To meet these goals, we’ve developed Lift, an architecture for scalable, realtime ML services, and a collection of tools and techniques for creating and managing those services.
The Lift Architecture
Lift decomposes the machine learning process into three phases, Enrich, Train, and Infer, each supported by its own cluster of servers. These services have been implemented on AWS (Amazon Web Services) and leverage AWS’s managed services to achieve scale.
The Enrich cluster is responsible for receiving feedback records containing the raw data we’ll process in order to make predictions. Enrich is responsible for sanitizing feedback records, recording instrumentation for our real-time monitoring systems, and transforming the records in preparation for storage in S3. In this way, enrich uses S3 to create a clean “history” of the data our system processes. This history is invaluable for analysts who need to backtest new algorithm ideas on historical data.
The Train cluster is responsible for distilling Enrich’s output into models. A model is a serializable data structure that aggregates the important statistics we’ve gathered about a particular topic or domain. When new feedback records arrive from Enrich, Train pulls the relevant model from our Elastic File System (EFS), updates the statistics with the feedback’s information, and writes it back. This streaming approach means updates to our models are very fast.
The Infer cluster is responsible for making our predictions available to the outside world. It receives prediction requests, which record the details for the type of prediction the requester wants. In our application, we have to reply quickly to prediction requests to provide any benefit. That’s why models and EFS’ fast read time are so important: They allow infer to quickly select the right model to address the prediction request, read the appropriate statistics to make a prediction, and reply.
Finally, each Lift instance has a special test cluster called Loader. This cluster gives us the ability to simulate a population of users generating feedback and prediction requests, to load test the system. These tests are key to verifying the system can scale up (and scale down) depending on the level of user demand.
Decomposing our system this way has had many scalability benefits. By utilizing S3 and EFS for persistence, we can store unlimited amounts of data and avoid the storage limitations associated with most databases. Likewise, decomposing our service into train, infer, and enrich clusters makes it easy for each cluster to scale independently, depending on whatever resource (CPU, RAM, or Network) is most relevant to its work.
By scaling up our load cluster, we can simulate arbitrarily large populations of users and stress-test our builds before they ever reach customers. We can also confirm that our system scales down during less busy periods, so that we don’t pay for more servers than we need. Moreover, by running a scaled-down Loader in production, the cluster effectively doubles as an end-to-end test for our system, generating a small baseline of consistent traffic we can use to verify system health in real time.

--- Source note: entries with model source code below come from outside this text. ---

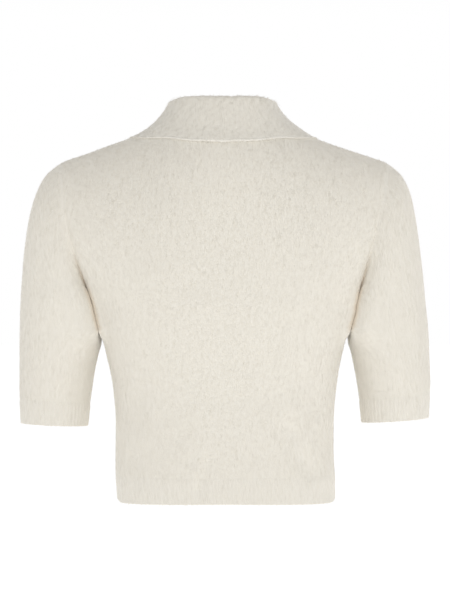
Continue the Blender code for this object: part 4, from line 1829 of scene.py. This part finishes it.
@dataclass
class HemBand(RibbedPart):
    """The ribbed band at the hem, in two halves that meet at the side seams."""

    flow: float = -1.0
    ribs: Ribs = Ribs(59, 0.32)
    rows: int = 14
    half_round: float = 300.0
    corner: float = 3.0
    drop_power: float = 1.4
    flat: tuple[float, float] = (0.36, 0.032)

    def build(self) -> None:
        """Builds both halves and their pile."""
        form, folds = self.shell.trunk, self.shell.folds
        places = self.ribs.places()
        heights = np.linspace(form.hem_z, form.band_top, self.rows + 1)[:, None]
        up = (heights - form.hem_z) / (form.band_top - form.hem_z)
        ribbed = 1.0 - eased((up - (1.0 - self.ribs.fade)) / self.ribs.fade)
        raised = self.ribs.raised(places)[None] * ribbed
        clear = eased(np.minimum(places, 1.0 - places)[None] * self.half_round / folds.seam_fade)
        for panel, seed in ((Panel.BACK, Seed.HEM_BACK), (Panel.FRONT, Seed.HEM_FRONT)):
            across = (places * 2.0 - 1.0)[None]
            grid = form.ring_point(panel, *np.broadcast_arrays(across, heights))
            lean = grid_normals(grid, False) * -panel.value
            lean[:, [0, -1]] = squared(lean[:, [0, -1]])
            sunk = folds.pressed(folds.trunk, np.full(grid.shape[:2], panel.value), grid)
            sunk = sunk * clear + folds.swell(grid) * clear - raised
            out = np.abs(grid[..., 0]) / form.hem_half_width
            corner = self.corner * bell((1.0 - out) * form.hem_half_width, self.corner)
            grid[..., 2] -= (form.hem_drop * out**self.drop_power - corner) * (1.0 - up)
            grid = grid - lean * sunk[..., None]
            if panel is Panel.BACK:
                grid, lean = grid[:, ::-1], lean[:, ::-1]
            cloth = Cloth.under(grid, lean, False)
            cloth.round_edges(bottom=True)
            self.sew(f"hem_rib_{panel.name.lower()}", cloth, seed, flat=self.flat)


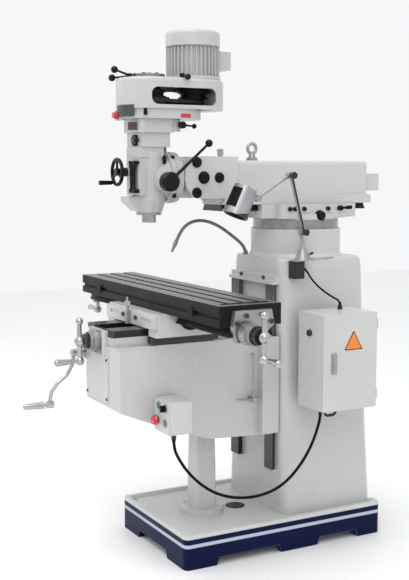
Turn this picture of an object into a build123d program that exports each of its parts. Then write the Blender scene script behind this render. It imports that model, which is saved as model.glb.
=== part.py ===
from build123d import *
import math
import os

# Vertical milling machine of the turret and knee type. Millimetres, +Z up.
# The origin is the middle of the base's underside, +X is the operator's right, +Y runs back to the column.

# Driving dimensions
tableLength = 1270.0
tableWidth = 254.0
tableTop = 1081.0
tableY = -386.0
baseWidth = 597.0
baseDepth = 945.0
baseTop = 138.0
basinFloor = 124.0
columnTop = 1190.0
turretY = 218.0
spindleY = -479.0
nodY = -284.0
nodZ = 1521.0
kneeTop = 873.0
wayTop = 940.0
runGap = 0.3
shaftGap = 0.05

ORIGIN = (0, 0, 0)
X = Vector(1, 0, 0)
Y = Vector(0, 1, 0)
Z = Vector(0, 0, 1)
LOW = (Align.CENTER, Align.CENTER, Align.MIN)


def rod(start, end, radius, tip=None):
    """A round bar between two points, tapered where tip gives the end's radius."""
    a = Vector(*start)
    run = Vector(*end) - a
    place = Plane(origin=a, z_dir=run)
    if tip is None:
        return place * Cylinder(radius, run.length, align=LOW)
    return place * Cone(radius, tip, run.length, align=LOW)


def ball(centre, radius):
    """A ball whose poles lie off the main axes, so a rod meets it on smooth surface."""
    return Pos(*centre) * Rot(31, 17, 11) * Sphere(radius)


def block(x0, x1, y0, y1, z0, z1, soft=0.0, edges=None):
    """A box given by its faces, with its upright edges (or a chosen axis) rounded."""
    shape = Pos((x0 + x1) / 2, (y0 + y1) / 2, (z0 + z1) / 2) * Box(x1 - x0, y1 - y0, z1 - z0)
    if soft and edges == "all":
        return fillet(shape.edges(), soft)
    if soft:
        return fillet(shape.edges().filter_by(edges or Axis.Z), soft)
    return shape


def sideProfile(points, x0, x1):
    """An outline in the YZ plane, drawn out along X from x0 to x1."""
    face = make_face(Polyline(*[(x0, y, z) for y, z in points], close=True))
    return extrude(face, amount=x1 - x0, dir=(1, 0, 0))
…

Lift doesn’t specify exactly what procedures Enrich, Train, and Infer will perform. This is intentional, so that developers who need to build an ML service can simply “plug in” their implementations of these procedures and use our infrastructure creation tools to build their Lift instance, with supporting servers for CI/CD and monitoring.
DevOps and Lift
The ART team is not very large but we support a large number of servers. To do that, we’ve recently adopted some DevOps practices that are slightly different from the ones we used building CI/CD pipelines in the past.
Our implementation of Lift is 100% infrastructure as code, meaning we can create (or tear down) our entire service (including support servers) automatically, in a matter of hours. This has had several benefits.
- Decreased contention for test resources: Now, developers can easily set up their own scaled-down version of production.
- Testable infrastructure changes: We can now test ambitious infrastructure changes in our development accounts. Once a developer has a working change, they can be confident that change will yield working infrastructure in production.
- Simplified security analysis: Since our environment is 100% infrastructure as code, most security analysis can be performed by inspecting our codebase rather than stateful AWS consoles. This makes it much easier to verify our security groups are set up properly.
- Centralized Logging and Monitoring: It’s easy for developers to add an Elasticsearch cluster and Kibana instance to their test environment to collect instrumentation and debug problems. Our code adds a log transport daemon (Filebeat) to every cluster worker, so it’s easy to get instrumentation into the system. In production, that same instrumentation enables us to use Kibana as our primary tool for monitoring most aspects of system performance.
We also utilize immutable infrastructure techniques when we create our Enrich, Train, and Infer clusters. We call this system “blue-green deployment”. Whenever we have a new version to deploy, we stand up fresh clusters behind a private load balancer. We designate this collection of clusters a “green” version of our service, as opposed to the “blue” version exposed to customers on a public load balancer. We then apply a battery of acceptance tests (including load tests) to the green service. If they pass, the green service is promoted to blue, and we atomically cutover our public load balancer to point to our new clusters. The older version of the service is then retired, kept in reserve until our automation determines it is time to tear it down. This gives us one more defense against a service outage, because we can always fail back to the retired version of the system.
This deployment design has had many benefits for our CI/CD Pipeline. Despite having more strenuous acceptance tests than ever before, we can now put a new version into production in a matter of hours instead of days, with no downtime for deployment and robust defenses against failure.
Building an online machine learning service in the cloud isn’t easy, especially with a small team. Our Lift architecture, and the DevOps techniques that support it, have allowed us to greatly increased our scale while improving our security, developer productivity, and robustness to failure.